Should I spend more time in one place or cover more ground in 14 days?
Depth over breadth — this is almost always the right call in Morocco. 3 nights in Fes (versus 2) makes an enormous difference in what you absorb. 2 nights in Chefchaouen versus a day trip is a completely different experience. Use the extra days to slow down in the places you love, not to add more stops.
Can I use trains for the 14-day circuit?
Partially. The train network covers Casablanca-Rabat-Meknes-Fes-Tangier very well, and the Al Boraq handles Tangier-Casa at high speed. The Sahara circuit (Marrakech to Merzouga and back) is not practically reachable by train — it requires a tour vehicle or rental car. Plan for train in the north and a vehicle for the south.

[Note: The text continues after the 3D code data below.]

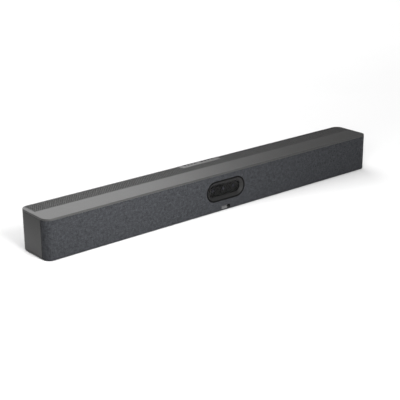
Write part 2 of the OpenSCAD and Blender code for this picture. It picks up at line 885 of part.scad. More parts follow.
// Flat flexible cable from the camera board to the main board
module camera_flex() {
    back_y = cam_board_y + cam_board_t;
    low_z = window_z - cam_board_h / 2;
    land_y = board_y0 + flex_t;
    color("orange") translate([flex_w / 2, 0, 0]) rotate([90, 0, -90]) linear_extrude(flex_w) polygon([
        [-back_y, low_z + flex_tab], [-back_y - flex_t, low_z + flex_tab], [-back_y - flex_t, low_z],
        [-land_y - flex_t, deck_z + flex_t], [-land_y - flex_room, deck_z + flex_t],
        [-land_y - flex_room, deck_z], [-land_y, deck_z], [-back_y, low_z - flex_t]
    ]);
}

// Main board
module main_board() {
    color("darkgreen") difference() {
        block([-board_w / 2, board_w / 2], [board_y0, board_y1], [board_z, deck_z]);
        for (p = stand_places) rod_z(p[0], p[1], board_z - overrun, deck_z + overrun, shank_r + hole_gap);
    }
}

// Middles of the wire headers and shield cans on the right half of the main board
header_x = header_x_share * board_w;
mic_header_y = board_y0 + mic_header_share * board_d;
speaker_header_y = board_y0 + speaker_header_share * board_d;
can_x = can_x_share * board_w;
can_y = board_y0 + can_y_share * board_d;

// Processor, small chips and wire headers
module board_chips() {
    color("black") {
        block([-soc_w / 2, soc_w / 2], [soc_y0, soc_y0 + soc_w], [deck_z, deck_z + chip_h]);
        for (s = chip_shares) translate([s[0] * board_w, board_y0 + s[1] * board_d, deck_z])
            cube([s[2] * board_w, s[3] * board_d, s[4] * board_d]);
        both_sides() for (y = [mic_header_y, speaker_header_y])
            block([header_x - header_w / 2, header_x + header_w / 2], [y - header_w / 2, y + header_w / 2],
                [deck_z, deck_z + header_h]);
    }
}

// Soft pad between the processor and the heat sink
module thermal_pad() {
    color("lightblue") block([-soc_w / 2, soc_w / 2], [soc_y0, soc_y0 + soc_w],
        [deck_z + chip_h, sink_z0]);
}

// Heat sink with upright fins
module heat_sink() {
    fin_step = (sink_w - fin_t) / (fin_count - 1);
    color("silver") {
        block([-sink_w / 2, sink_w / 2], [sink_y0, sink_y0 + sink_d], [sink_z0, sink_z0 + sink_base]);
        for (i = [0 : fin_count - 1]) {
            x = i * fin_step - sink_w / 2;
            block([x, x + fin_t], [sink_y0, sink_y0 + sink_d], [sink_z0, sink_z0 + sink_h]);
        }
    }
}

// Shield cans over the radio parts
module shield_can() {
    color("lightsteelblue") both_sides() block([can_x - rf_w / 2, can_x + rf_w / 2],
        [can_y - rf_d / 2, can_y + rf_d / 2], [deck_z, deck_z + rf_h]);
}

// Hole for a socket in the socket plate
module socket_hole(x, w, h) {
    block([x - w / 2 - port_gap, x + w / 2 + port_gap], [shield_y - shield_t - overrun, shield_y + overrun],
        [deck_z - port_gap, deck_z + h + port_gap]);
}

// Metal plate at the inner side of the socket bay
module io_shield() {
    color("lightsteelblue") difference() {
        block([-bay_w / 2 - bay_wall, bay_w / 2 + bay_wall], [shield_y - shield_t, shield_y],
            [floor_z, bay_z + bay_wall]);
        socket_hole(dc_x, dc_w, dc_h);
        socket_hole(lan_x, lan_w, lan_h);
        for (i = [0, 1]) socket_hole(hdmi_x + i * hdmi_pitch, hdmi_w, hdmi_h);
        socket_hole(usb_c_x, usb_c_w, usb_c_h);
        socket_hole(usb_a_x, usb_a_w, usb_a_h);
        rod_y(audio_x, deck_z + audio_h / 2, shield_y - shield_t - overrun, shield_y + overrun,
            audio_nose_r + port_gap);
        rod_y(power_x, deck_z + power_z, shield_y - shield_t - overrun, shield_y + overrun,
            power_r + button_gap);
        rod_y(reset_x, deck_z + reset_z, shield_y - shield_t - overrun, shield_y + overrun, reset_hole_r);
    }
}

// Body of a socket on the main board
module socket_body(x, w, h, l) {
    block([x - w / 2, x + w / 2], [mouth_y - l, mouth_y], [deck_z, deck_z + h]);
}

// Power inlet with its centre pin
module dc_jack() {
    z = deck_z + dc_h / 2;
    color("black") {
        difference() {
            socket_body(dc_x, dc_w, dc_h, dc_l);
            rod_y(dc_x, z, mouth_y - dc_deep, mouth_y + overrun, dc_r);
        }
        rod_y(dc_x, z, mouth_y - dc_l + socket_wall, mouth_y - tongue_in, dc_pin_r);
    }
}

// Network socket with its latch notch
module lan_port() {
    z0 = deck_z + lan_wall;
    color("silver") difference() {
        socket_body(lan_x, lan_w, lan_h, lan_l);
        block([lan_x - lan_hole_w / 2, lan_x + lan_hole_w / 2], [mouth_y - lan_deep, mouth_y + overrun],
            [z0, z0 + lan_hole_h]);
        block([lan_x - lan_latch_w / 2, lan_x + lan_latch_w / 2], [mouth_y - lan_deep, mouth_y + overrun],
            [z0, z0 + lan_hole_h + lan_latch_h]);
    }
}

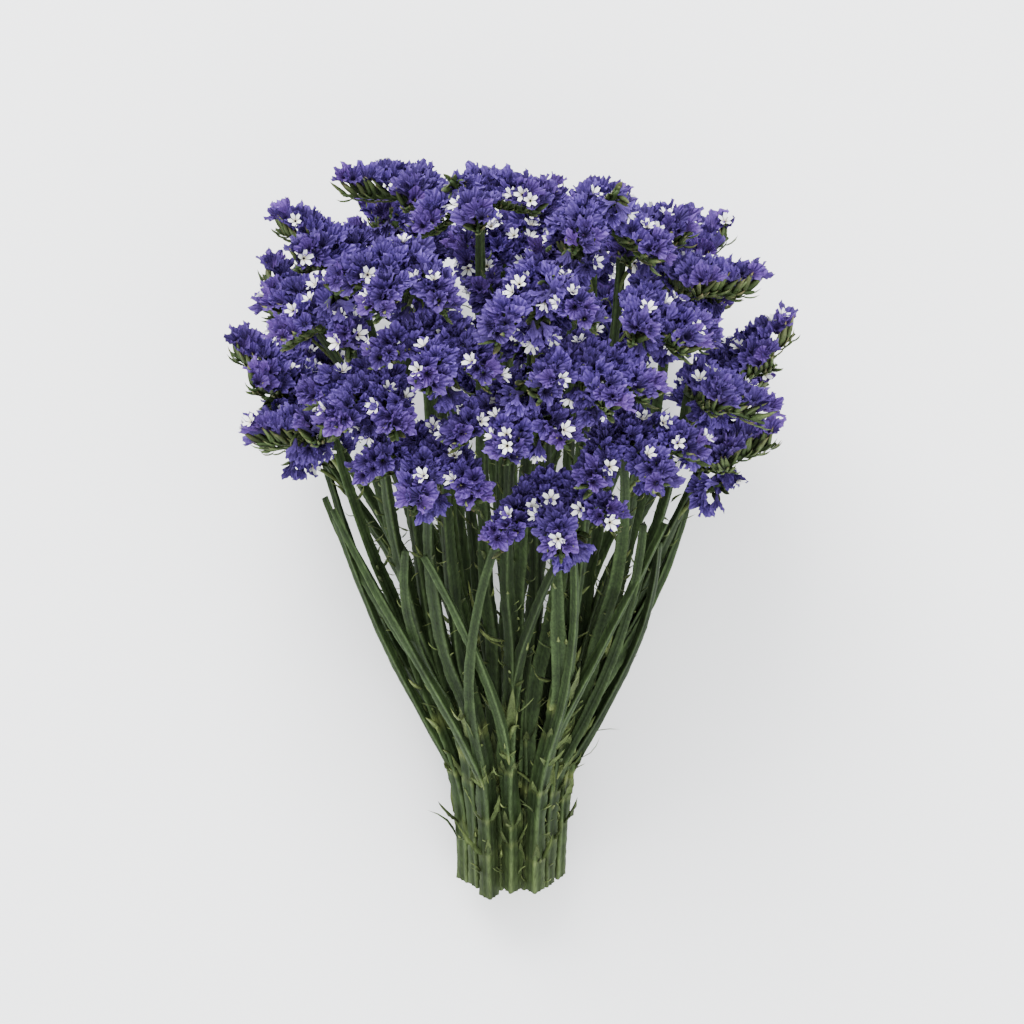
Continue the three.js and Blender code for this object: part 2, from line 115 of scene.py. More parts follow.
def smooth(share):
    kept = min(1.0, max(0.0, share))
    return kept * kept * (3 - 2 * kept)


# A fixed stray number from 0 to 1: thing tells stems, heads or twigs apart, use the places that ask
def chance(thing, use):
    turned = math.sin(thing * 12.9898 + use * 78.233 + bunch["seed"]) * 43758.5453
    return turned - math.floor(turned)


def either(thing, use):
    return 2 * chance(thing, use) - 1


def unit(v):
    return v / np.linalg.norm(v)


# v turned about an axis of length 1
def rotated(v, axis, angle):
    c, s = math.cos(angle), math.sin(angle)
    return v * c + np.cross(axis, v) * s + axis * np.dot(axis, v) * (1 - c)


# How far the outermost stems stand from the middle at a height
def reachAt(up):
    beyond = up - bunch["kneeUp"]
    opened = (beyond + math.hypot(beyond, bunch["kneeSoftness"])) / 2
    return bunch["waistReach"] + bunch["flareSlope"] * opened


# Where points of the upright bunch end up, in metres, once it lies on its back
def laid(points):
    p = np.asarray(points, dtype=float)
    c, s = math.cos(bunch["axisRise"]), math.sin(bunch["axisRise"])
    along = p[..., 2] * c + p[..., 1] * s - bunch["middleAlong"]
    high = p[..., 2] * s - p[..., 1] * c + bunch["footClear"]
    return np.stack([p[..., 0] - bunch["middleAside"], along, high], axis=-1) * mm


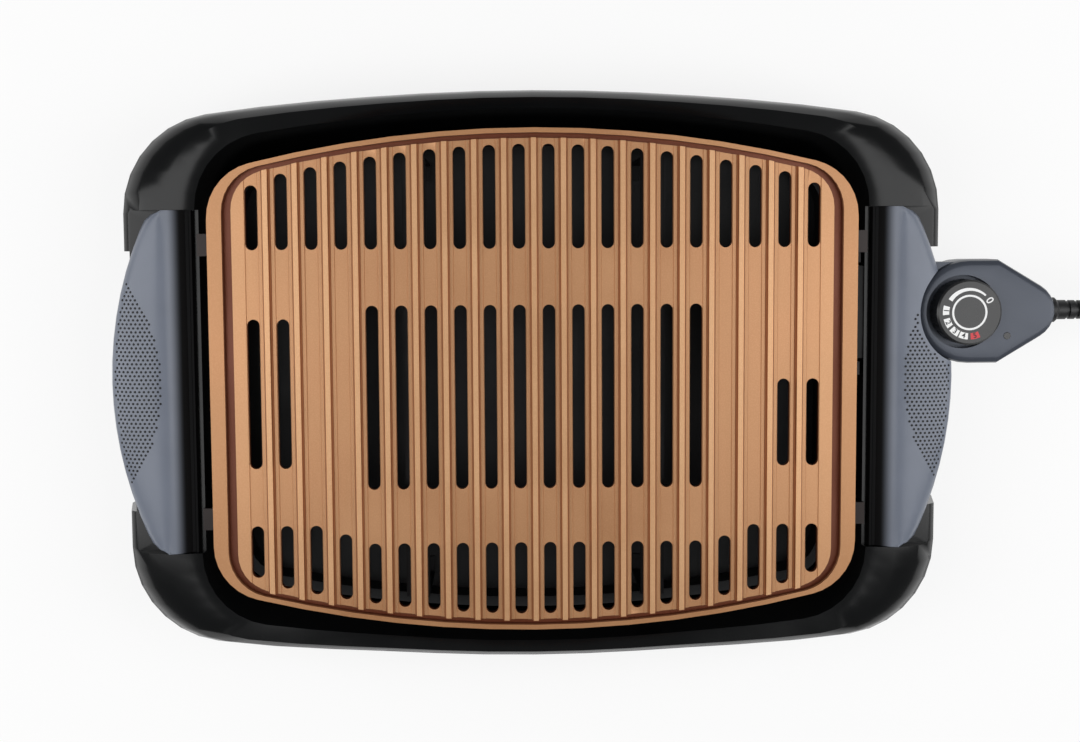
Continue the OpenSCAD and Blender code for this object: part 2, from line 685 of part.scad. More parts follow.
module terminal_bracket() {
  ear_z = pin_z - bracket_h / 2;
  color(steel) difference() {
    union() {
      translate([bracket_x, control_y - bracket_half, ear_z]) cube([bracket_t, 2 * bracket_half, bracket_h]);
      for (sy = [-1, 1]) translate([bracket_x, control_y + sy * bracket_half - bracket_t / 2, ear_z])
        cube([basin_wall_x - bracket_x, bracket_t, bracket_h]);
      for (sy = [-1, 1]) translate([basin_wall_x - bracket_t,
        control_y + sy * (bracket_half + ear_w / 2) - ear_w / 2, ear_z])
        cube([bracket_t, ear_w, bracket_h]);
    }
    each_pin() translate([0, 0, bracket_x - 1]) cylinder(r = bushing_r - 0.8 + fit, h = 6);
    for (sy = [-1, 1]) along_x(basin_wall_x - 4, control_y + sy * ear_screw_y, pin_z)
      cylinder(r = ear_screw_r, h = 8);
    along_x(bracket_x - 1, control_y, pin_z) cylinder(r = probe_r + 2 * slide_gap, h = 6);
  }
}
function basin_x(z) = basin_mid[0] + (basin_hx - basin_mid[0]) * (z - wide_z) / (rim_corner_z - rim_bevel - wide_z);
basin_wall_x = basin_x(pin_z - bracket_h / 2) - 0.1;
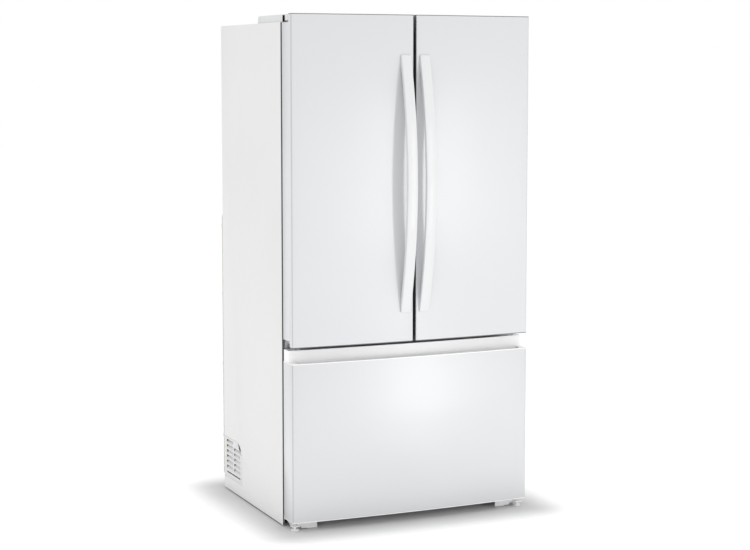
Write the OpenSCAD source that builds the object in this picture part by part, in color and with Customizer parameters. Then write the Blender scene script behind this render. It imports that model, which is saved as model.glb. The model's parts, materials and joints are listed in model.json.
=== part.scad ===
// French-door refrigerator with a bottom freezer drawer.
// Frame: X across the front, Y from front to back, Z up, origin on the floor under the middle.
// Depths below are measured from the front corner plane of the doors and grow towards the back.

/* [Cabinet] */
// Width of the cabinet and of the doors together
cabinet_w = 905; // [880:1:920]
// Depth of the cabinet behind the doors
cabinet_d = 620; // [612:1:660]
// Height of the cabinet's top panel
cabinet_top = 1745; // [1730:1:1800]
// Height of the lower edge of the side panels
panel_bottom = 5; // [4:1:8]

/* [Doors] */
// How far the upper doors stand above the cabinet's top panel
door_rise = 27; // [24:1:32]
// Height of the bottom edge of the upper doors
door_bottom = 640; // [638:1:642]
// Thickness of the doors at their corners
door_t = 86; // [84:1:90]
// Gap between the doors and the cabinet
seal_gap = 12; // [12:0.5:14]
// Gap between the two upper doors
centre_gap = 12; // [11:0.5:14]
// How far the middle of the front bulges ahead of its corners
front_bow = 14; // [8:1:20]

/* [Drawer] */
// Height of the drawer front's bottom edge
drawer_bottom = 32; // [31:1:34]
// Height of the drawer front's top edge
drawer_top = 585; // [575:1:590]
// Height of the recessed band's top edge
band_top = 626; // [620:1:627]
// How far the band stands back from the drawer front
band_setback = 42; // [36:1:46]

/* [Handles] */
// Height of the lower end of the door handles
handle_bottom = 743.5; // [700:0.5:800]
// Length of the door handles
handle_len = 891; // [800:1:900]
// Width of the door handles
handle_w = 37.5; // [30:0.5:40]
// Thickness of the handle bar
handle_t = 15; // [12:0.5:18]
// Distance from the door to the handle's front at its middle
handle_reach = 64; // [56:1:70]
// Distance from the door to the handle's front at its ends
handle_end_reach = 6; // [5:0.5:8]

/* [Interior] */
// Heights of the left-hand glass shelves
left_shelves = [1130, 1400]; // [930:1:1620]
// Heights of the right-hand glass shelves
right_shelves = [1060, 1330]; // [930:1:1620]
// Heights of the left-hand door bins
left_bins = [704, 1010, 1320]; // [700:1:1560]
// Heights of the right-hand door bins
right_bins = [704, 1070, 1400]; // [700:1:1560]

/* [Hidden] */
$fn = 48;
half_w = cabinet_w / 2;
cab_y = door_t + seal_gap;
back_y = cab_y + cabinet_d;
door_top = cabinet_top + door_rise;
skin = 1;
cap_lip = 2.5;
bow_r = (half_w * half_w + front_bow * front_bow) / (2 * front_bow);
door_x = [centre_gap / 2, half_w];
cap_h = 12;

// Finger groove behind the drawer front's top edge
pocket_top = drawer_top - cap_lip;
pocket_bottom = drawer_top - 40;
groove_end = 20;
front_lip = 10;

// Water tube up the back
tube_r = 4;
tube_clip_r = 5.5;
tube_x = -half_w + 6;
tube_y = back_y + 14;
tube_z = [54, 1043];
tube_bend = 12;

// Origin in the middle of the overall depth
handle_x = centre_gap / 2 + 11 + handle_w / 2;
handle_back = -bow(handle_x - handle_w / 2);
front_y = -(handle_back - handle_reach + tube_y + tube_clip_r) / 2;

// Door hinge pins
pin_x = half_w - 20;
pin_y = 45;
pin_r = 5;
pin_play = 0.05;
pocket_y = pin_y - 23;
pocket_in = pin_x - 47;
pocket_floor = cabinet_top - 2;
pocket_roof = door_bottom + 21;
hinge_block_w = 76;

// Fresh-food cavity
fridge_x = half_w - 45;
fridge_z = [688, cabinet_top - 50];
fridge_back = back_y - 48;
// Freezer cavity, with a step over the machine compartment
freezer_x = half_w - 52.5;
freezer_z = [75, 605];
freezer_back = back_y - 60;
step_y = cab_y + 380;
step_z = 300;
evap_y = freezer_back - 60;
liner_t = 1.5;
// Machine compartment under the step
machine_y = step_y + 12;
machine_z = [22, 255];
foam_bottom = 45;

// Door seals
seal_w = 12;
seal_t = seal_gap - 0.3;
door_seal_z = [668, cabinet_top - 28];
drawer_seal_z = [61, 614];
// Dykes moulded on the door liners
dyke_x = [36, 56, half_w - 77.5, half_w - 57.5];
dyke_t = 32;
bin_d = 100;
bin_h = 105;

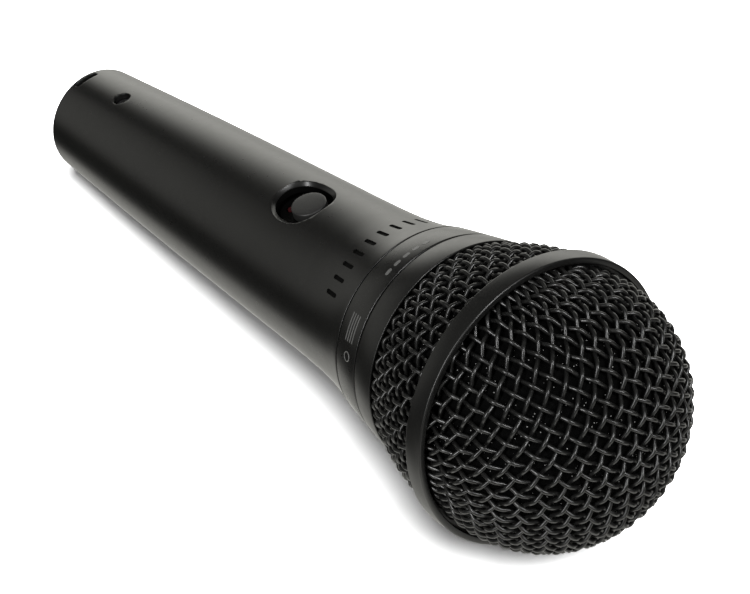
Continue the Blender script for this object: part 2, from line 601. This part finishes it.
for k in range(6):
    a = TAU * k / 6
    v, f = lathe([(138.5, 0.0), (138.5, 1.3), (144.0, 1.3), (144.0, 0.0)], 36, centre=(5.2 * math.cos(a), 5.2 * math.sin(a)))
    o = bpy.data.objects.new("c_cap_%d" % k, mesh_from("c_cap_%d" % k, v, f, None, smooth=False))
    bpy.context.scene.collection.objects.link(o)
    holes.append(o)
boolean(cap, holes)
cap.data.shade_smooth()
cap.data.set_sharp_from_angle(angle=math.radians(35))

# ---------------------------------------------------------------------------------------------------------------
# rings
# ---------------------------------------------------------------------------------------------------------------
turned("label_ring_body", [(113.26, 19.31, 0.22), (119.82, 20.52, 0.25), (119.82, 18.0, 0.1), (113.26, 18.0, 0.1)], M_RING, "handle", 192,
       replaces=["label_ring"], slot="ring_paint")
# plain printed marks on the label ring: five dashes, four lines and a small ring
def ring_r(x):
    return 19.31 + (x - 113.22) * (20.54 - 19.31) / (119.9 - 113.22)


prints = []
for k in range(5):
    t = math.radians(-8.5 + 6.2 * k)
    prints.append(radial_strip(pill(-0.75, 0.75, 117.15, 117.95, 0.38), t, ring_r, 0.03, -0.15))
for k in range(4):
    x = 115.5 + 0.75 * k
    prints.append(radial_strip(pill(0.0, 5.2, x, x + 0.28, 0.12), math.radians(42.0), ring_r, 0.03, -0.15))
t = TAU * np.arange(40) / 40
ring_pts = []
for a in t:
    x = 117.0 + 0.85 * math.sin(a)
    ang = math.radians(64.5) + 0.85 * math.cos(a) / 20.0
    ring_pts.append((x, -ring_r(x) * math.sin(ang), ring_r(x) * math.cos(ang)))
ring_pts = np.array(ring_pts)
ring_nrm = ring_pts * np.array([0.0, 1.0, 1.0])
v, f = tubes([(ring_pts, ring_nrm)], 0.11, 6, closed=True)
prints.append((v.tolist(), f))
v, f = merge(prints)
obj_from("label_marks", mesh_from("label_marks", v, f, 40), M_PRINT, "handle", ["label_ring"])



turned("collar_body", [(120.16, 20.60, 0.34), (125.72, 21.56, 0.16), (125.72, 21.15, 0.1), (124.5, 21.0, 0), (124.5, 19.3, 0),
                       (125.3, 19.2, 0.1), (125.3, 18.15, 0.2), (120.12, 18.15, 0.2)], M_BAND, "grille", 192,
       replaces=["grille_collar"], slot="band_paint")
turned("band_body", [(BAND_REAR, BAND_R, 0.3), (BAND_FRONT, BAND_R, 0.3), (BAND_FRONT, 25.35, 0.2), (145.0, 25.3, 0.1), (145.0, 25.85, 0.1),
                     (144.2, 25.85, 0), (144.2, 23.4, 0.1), (143.75, 23.4, 0.1), (143.75, 25.85, 0),
                     (BAND_REAR, 25.85, 0.2)], M_BAND, "grille", 256, replaces=["grille_band"], slot="band_paint")

# ---------------------------------------------------------------------------------------------------------------
# woven wire
# ---------------------------------------------------------------------------------------------------------------
AMP = 0.45                        # half the height of the crimp


def dome_r(lat):
    return DOME_POLE + (DOME_EQ - DOME_POLE + DOME_FULL * np.sin(lat)) * np.maximum(0.0, np.cos(lat)) ** 1.7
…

Is it better to fly in and out of Marrakech or Casablanca for a 14-day trip?
For the full one-way circuit: fly into Marrakech (RAK), end in Casablanca (CMN) via Fes and Chefchaouen. Or fly into Casablanca, take the train to Tangier and do the north first, then south to Fes, Sahara, Marrakech for departure. Both work; the one-way approach saves significant backtracking.
What single thing would you add if going from 10 to 14 days?
Chefchaouen. It’s visually distinctive, very different from the imperial cities, and there’s no good way to fit it into 10 days without making another stop rushed. The 4 extra days open it up without compromising anything else.